The Daily Gamecock admits it. We're not perfect.
Just this week we said Senator Rand Paul was a member of the House Freedom Caucus. We've spelled names wrong in headlines on the front page before. Then there was that time we accidentally double-printed an incredibly unfortunate ad.
That speaks for itself.
Suffice it to say we've messed up some stuff. We've apologized to some of the relevant individuals. We've repented in accordance with our various religious traditions. We've honestly gotten a little tired of beating our foreheads with the AP Stylebook every time we forget that we're not allowed to use the Oxford comma, but we'll continue to do it because we're committed to delivering a quality product to you. If we have to torture a couple of copy editors to get there, then I guess we'll get out the thumbscrews.
Anyway, we promise we're telling the truth this time. We'll never make another mistake ever again. We swear.
But that's not what you're really mad about, is it? We bet you didn't even notice the name thing. What you're really mad about is all those times we've printed something that you didn't agree with.
And the crossword. You're pretty mad about the crossword.
But we digress. We've printed some stuff you guys have really been offended by. That vape column, for one. The time we published a review that gave a Pentatonix album a D rating. That one letter to the editor about how we should be nice to fans of other teams. We personally know some guys who didn't appreciate the column we published about orgasm reparations.

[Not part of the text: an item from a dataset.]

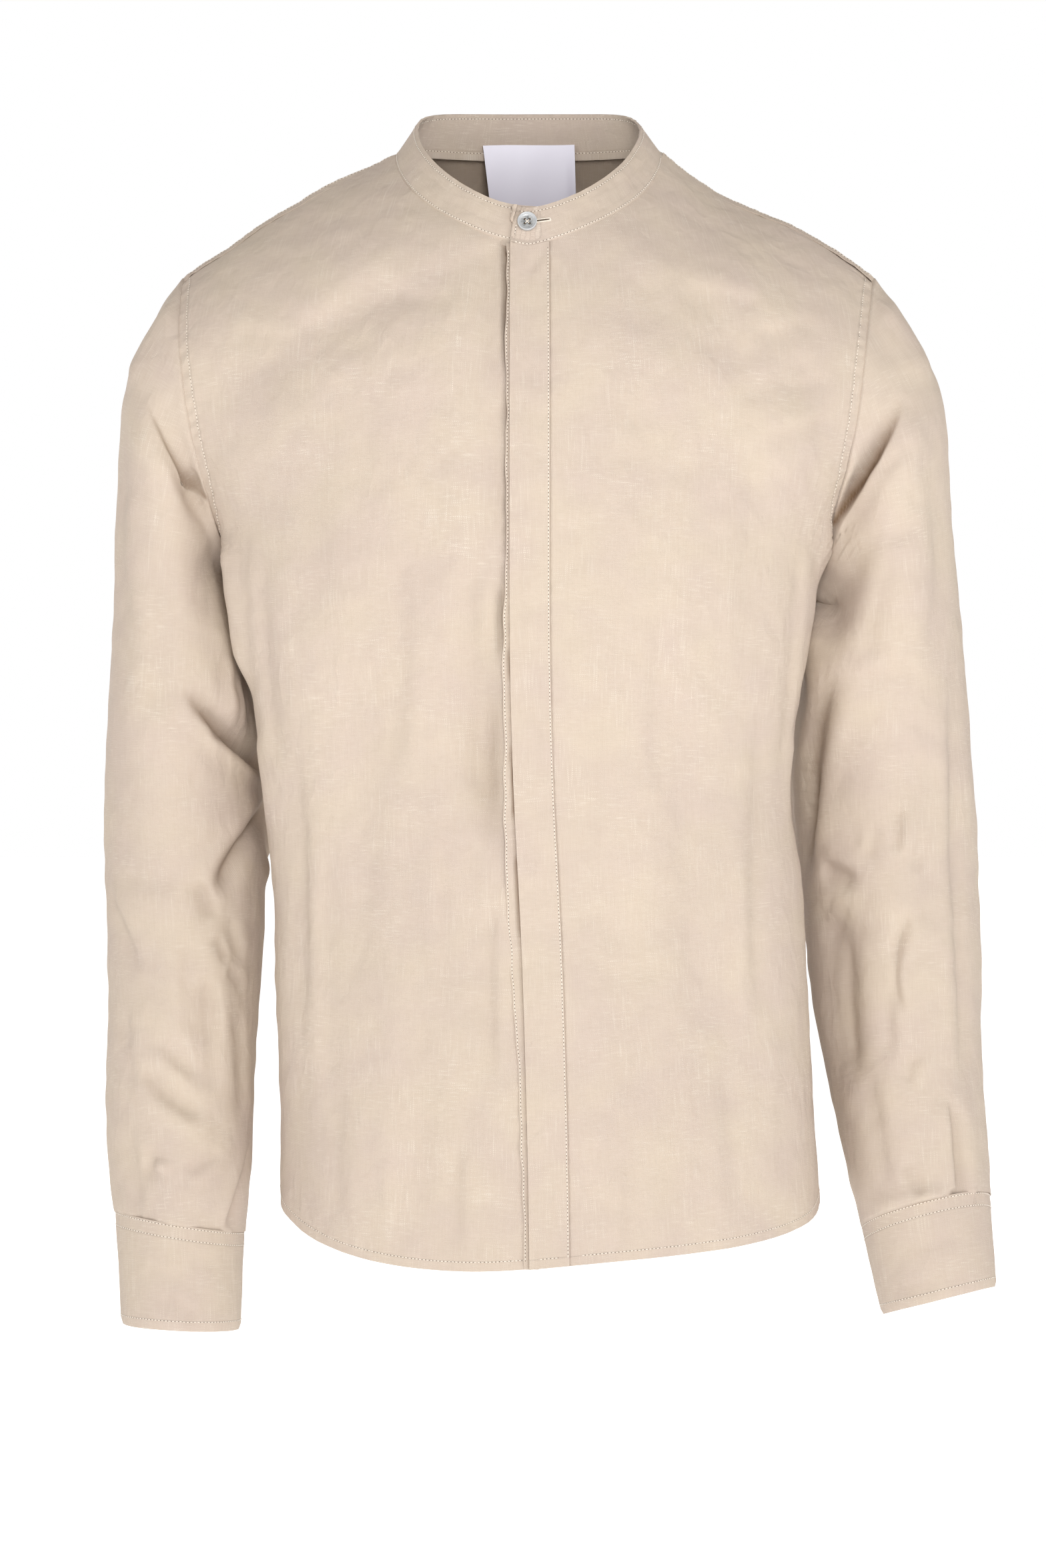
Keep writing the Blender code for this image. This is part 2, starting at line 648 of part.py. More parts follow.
def make_sleeve(name, arm, side, sections, folds):
    """One sleeve, from its armhole to its cuff, with its slit behind the arm."""
    last = len(sections["x"])
    levels = np.concatenate(
        [np.linspace(0, 2, SLEEVE_STEPS[0] + 1), np.linspace(2, last, SLEEVE_STEPS[1] + 1)[1:]]
    )
    shares = arm_shares()
    around = (shares - SMALL, shares, shares + SMALL)
    starts = [sleeve_start(side, turned) for turned in around]
    grid, facing = [], []
    for level in levels:
        before, here, after = (
            sleeve_line(sections, turned, level, side, *start) for turned, start in zip(around, starts)
        )
        low, high = (
            sleeve_line(sections, shares, min(max(level + step, 0), last), side, *starts[1])
            for step in (-SMALL, SMALL)
        )
        grid.append(here)
        facing.append(unit(np.cross(high - low, after - before)) * -side)
    grid, facing = np.array(grid), np.array(facing)
    grid[:, -1], facing[:, -1] = grid[:, 0], facing[:, 0]
    down = np.cumsum(np.linalg.norm(np.diff(grid, axis=0, prepend=grid[:1]), axis=-1), axis=0)
    to_cuff = down[-1] - down
    girth = 2 * math.pi * sections["width"][-1]
    press = fold_depth(grid, folds, -facing[..., 1]) * ease(down / FOLD_FADE) * ease(to_cuff / FOLD_FADE)
    grid = grid + (pleat_rise(arm, shares, to_cuff, girth) - press)[..., None] * facing
    grid = trimmed(grid, first_row=SEAM, last_row=SEAM)
    for row in np.flatnonzero(to_cuff[:, 0] < SLIT_LENGTH):
        for edge, beside in ((0, 1), (-1, -2)):
            grid[row, edge] += SLIT_WIDTH / 2 * unit(grid[row, beside] - grid[row, edge])
    return wall(name, [(grid, facing)], CLOTH, LINEN)


def make_cuff(name, arm, side, sections):
    """A cuff whose two ends overlap below the sleeve's slit. Returns it and its button's place."""
    shares = SLIT + np.linspace(0, 1 + CUFF_OVERLAP, CUFF_COLUMNS + 1)
    top = section([column[-1] for column in sections.values()], shares, side, -CUFF_TOP_EASE)
    hem = section([column[arm] for column in CUFF_HEMS.values()], shares, side)
    rows = np.linspace(0, 1, CUFF_ROWS + 1)[:, None, None]
    grid = top + rows * (hem - top)
    facing = unit(np.cross(np.gradient(grid, axis=0), np.gradient(grid, axis=1))) * -side
    over = ease((shares - SLIT - 1) / CUFF_OVERLAP + 1)
    grid = grid + ((BAND_CLOTH + SEAM) * over)[None, :, None] * facing
    wall(name, [(grid, facing)], BAND_CLOTH, LINEN)
    spot = (CUFF_ROWS // 2, CUFF_BUTTON_COLUMN)
    return grid[spot], facing[spot]


def make_band():
    """The collar band, from the end that lies on top round the neck to the end under it."""
    rows = [row for row in (*FRONT_ROWS, *BACK_ROWS[1:]) if NECK_ROW <= row <= NAPE_ROW]
    left = [neck_turn(row, -PLACKET_LEFT) for row in rows]
    right = [360 - neck_turn(row, UNDERLAP) for row in rows[-2::-1]]
    grid = []
    for height in np.linspace(0, 1, BAND_ROWS + 1):
        first = BAND_OVER_END + BAND_OVER_LEAN * height**2
        turns = np.array([first, *PLACKET_TURNS[:-1], *left, *right, BAND_UNDER_END])
        seam, top = (np.array([neck(turn, edge) for turn in turns]) for edge in ("seam", "top"))
        line = seam + height * (top - seam)
        line[:, 1] += tuck(line[:, 0]) * (turns > RIGHT_SIDE_TURN)
        grid.append(line)
    grid = trimmed(np.array(grid), first_row=SEAM)
    facing = unit(np.cross(np.gradient(grid, axis=1), np.gradient(grid, axis=0)))
    wall("collar_band", [(grid, facing)], BAND_CLOTH, LINEN)


def band_spot(turn, height):
    """A point on the band's outside and the direction that it faces."""
    seam, top = neck(turn, "seam"), neck(turn, "top")
    beside = neck(turn + 2, "seam") - neck(turn - 2, "seam")
    return seam + height * (top - seam), unit(np.cross(beside, top - seam))


def make_label():
    """The woven label, which hangs from the band's seam inside the back of the neck."""
    x, drop = np.meshgrid(np.linspace(-0.5, 0.5, LABEL_COLUMNS + 1), np.linspace(0, 1, LABEL_ROWS + 1))
    y = LABEL_Y - LABEL_BOW * (2 * x) ** 2 - LABEL_SWING * drop
    grid = np.stack([LABEL_WIDTH * x, y, LABEL_TOP - LABEL_HEIGHT * drop], axis=-1)
    facing = unit(np.cross(np.gradient(grid, axis=0), np.gradient(grid, axis=1)))
    facing *= -np.sign(facing[..., 1:2])
    wall("label", [(grid, facing)], LABEL_CLOTH, SATIN)


def button_mesh():
    """A turned button with a raised rim, a dished face and four thread holes."""
    mesh = bmesh.new()
    profile = [mesh.verts.new((x * MM, 0, z * MM)) for x, z in zip(*BUTTON_PROFILE.values())]
    edges = [mesh.edges.new(pair) for pair in zip(profile, profile[1:])]
    bmesh.ops.spin(
        mesh,
        geom=profile + edges,
        axis=(0, 0, 1),
        cent=(0, 0, 0),
        steps=BUTTON_SIDES,
        angle=2 * math.pi,
    )
    bmesh.ops.remove_doubles(mesh, verts=mesh.verts[:], dist=1e-6)
    bmesh.ops.recalc_face_normals(mesh, faces=mesh.faces[:])
    data = bpy.data.meshes.new("button")
    mesh.to_mesh(data)
    mesh.free()
    return data


def hole_cutter(matrix):
    """Four pegs where the button's thread holes are, which only cut."""
    mesh = bmesh.new()
    for x, y in ((1, 1), (-1, 1), (-1, -1), (1, -1)):
        peg = bmesh.ops.create_cone(
            mesh,
            cap_ends=True,
            segments=HOLE_SIDES,
            radius1=HOLE_RADIUS * MM,
            radius2=HOLE_RADIUS * MM,
            depth=PEG_LENGTH * MM,
        )
        place_at = Vector((x, y, 0)) * (HOLE_PITCH / 2 * MM)
        bmesh.ops.translate(mesh, verts=peg["verts"], vec=place_at)
    data = bpy.data.meshes.new("holes")
    mesh.to_mesh(data)
    mesh.free()
    cutter = bpy.data.objects.new("holes", data)
    bpy.context.scene.collection.objects.link(cutter)
    cutter.hide_render = True
    cutter.display_type = "WIRE"
    cutter.matrix_world = matrix
    return cutter


def make_button(name, data, spot, facing, lift=SEAM):
    """A button that sits on the cloth at a spot and faces this way."""
    piece = place(name, data.copy(), HORN)
    turn = Vector(facing).to_track_quat("Z", "Y")
    matrix = Matrix.Translation(Vector((spot + lift * facing) * MM)) @ turn.to_matrix().to_4x4()
    piece.matrix_world = matrix
    cut = piece.modifiers.new("thread holes", "BOOLEAN")
    cut.object = hole_cutter(matrix)
    return piece


for item in list(bpy.data.objects):
    bpy.data.objects.remove(item, do_unlink=True)

LINEN = material("linen", (0.63, 0.50, 0.37, 1.0), 0.9)
SATIN = material("satin", (0.82, 0.82, 0.86, 1.0), 0.45)
HORN = material("grey horn", (0.33, 0.34, 0.34, 1.0), 0.35)

make_front("front_right", -1, UNDERLAP)
make_front("front_left", 1, -PLACKET_LEFT)
make_placket()
make_back()
make_sleeve("sleeve_right", 0, -1, RIGHT_SLEEVE, RIGHT_SLEEVE_FOLDS)
make_sleeve("sleeve_left", 1, 1, LEFT_SLEEVE, LEFT_SLEEVE_FOLDS)
right_spot = make_cuff("cuff_right", 0, -1, RIGHT_SLEEVE)
left_spot = make_cuff("cuff_left", 1, 1, LEFT_SLEEVE)
make_band()
make_label()
button = button_mesh()
make_button("collar_button", button, *band_spot(BUTTON_TURN, BUTTON_HEIGHT))
make_button("cuff_button_right", button, *right_spot, lift=CUFF_BUTTON_LIFT)
make_button("cuff_button_left", button, *left_spot, lift=CUFF_BUTTON_LIFT)
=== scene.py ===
import math

import bmesh
import bpy
import numpy as np
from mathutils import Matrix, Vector
from mathutils.bvhtree import BVHTree


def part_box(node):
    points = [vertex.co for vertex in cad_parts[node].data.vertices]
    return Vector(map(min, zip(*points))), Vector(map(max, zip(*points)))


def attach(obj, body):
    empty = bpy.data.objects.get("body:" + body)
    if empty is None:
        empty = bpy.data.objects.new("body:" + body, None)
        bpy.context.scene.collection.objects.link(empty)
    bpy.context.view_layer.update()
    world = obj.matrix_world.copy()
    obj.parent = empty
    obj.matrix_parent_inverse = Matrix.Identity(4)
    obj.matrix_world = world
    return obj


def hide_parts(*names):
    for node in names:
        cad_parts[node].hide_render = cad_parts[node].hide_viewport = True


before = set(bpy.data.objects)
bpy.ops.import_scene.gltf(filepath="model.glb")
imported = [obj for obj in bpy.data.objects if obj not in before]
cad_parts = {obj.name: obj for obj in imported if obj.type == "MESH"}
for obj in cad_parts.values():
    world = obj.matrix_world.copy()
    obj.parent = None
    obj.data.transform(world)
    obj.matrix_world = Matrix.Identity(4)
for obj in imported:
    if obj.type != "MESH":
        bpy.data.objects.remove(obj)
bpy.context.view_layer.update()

# --- Studio -----------------------------------------------------------------------------------------
# The shirt hangs filled out above a pale floor in a white room, as if someone wore it. A large soft
# lamp stands in front of it, weaker ones at its sides and behind it, and the room lights it evenly.

VIEW_WIDTH = 0.68992     # metres across the picture at the shirt
CAMERA_AWAY = 3.0
CAMERA_X = -0.0035
CAMERA_Z = -0.4158


def add_object(name, data):
    thing = bpy.data.objects.new(name, data)
    bpy.context.scene.collection.objects.link(thing)
    return thing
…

And we get it. We do. Sometimes we don't even agree with ourselves. Honestly, we've published some stuff that turned out to be just plain wrong.
The Daily Gamecock apologizes, sincerely and profusely, for publishing this sort of nonsense. We swear, we can change. It doesn't have to be like this.
So here it is. The big promise. We're adding it to the policies section of our website. From here on out, The Daily Gamecock promises never to publish anything you don't agree with. We've loved the letters to the editor you've sent us, opening dialogues on issues you've disagreed with us about. We've been proud of starting those sorts of discussions on campus. (We've been less proud of the Twitter comments you've sent us, but we guess every relationship has its kinks to work out.)
All of our columnists have been warned. This sort of fire-starting won't be tolerated anymore at this paper. We value our relationship with you too much to keep upsetting it like this, so from now on we'll only talk about how great our sports teams are and how we generally like movies that aren't Troll 2 and music that isn't Nickelback. To be safe, the opinion section will have to be entirely disbanded. The columnists will probably say something like "but how will I pay my rent," but sacrifices have to be made. We're sure they understand.
We're sorry we've let it continue this way for so long. We've messed up. But we won't let it happen again. We've learned our lesson: Sometimes loving someone means never challenging them about anything, ever.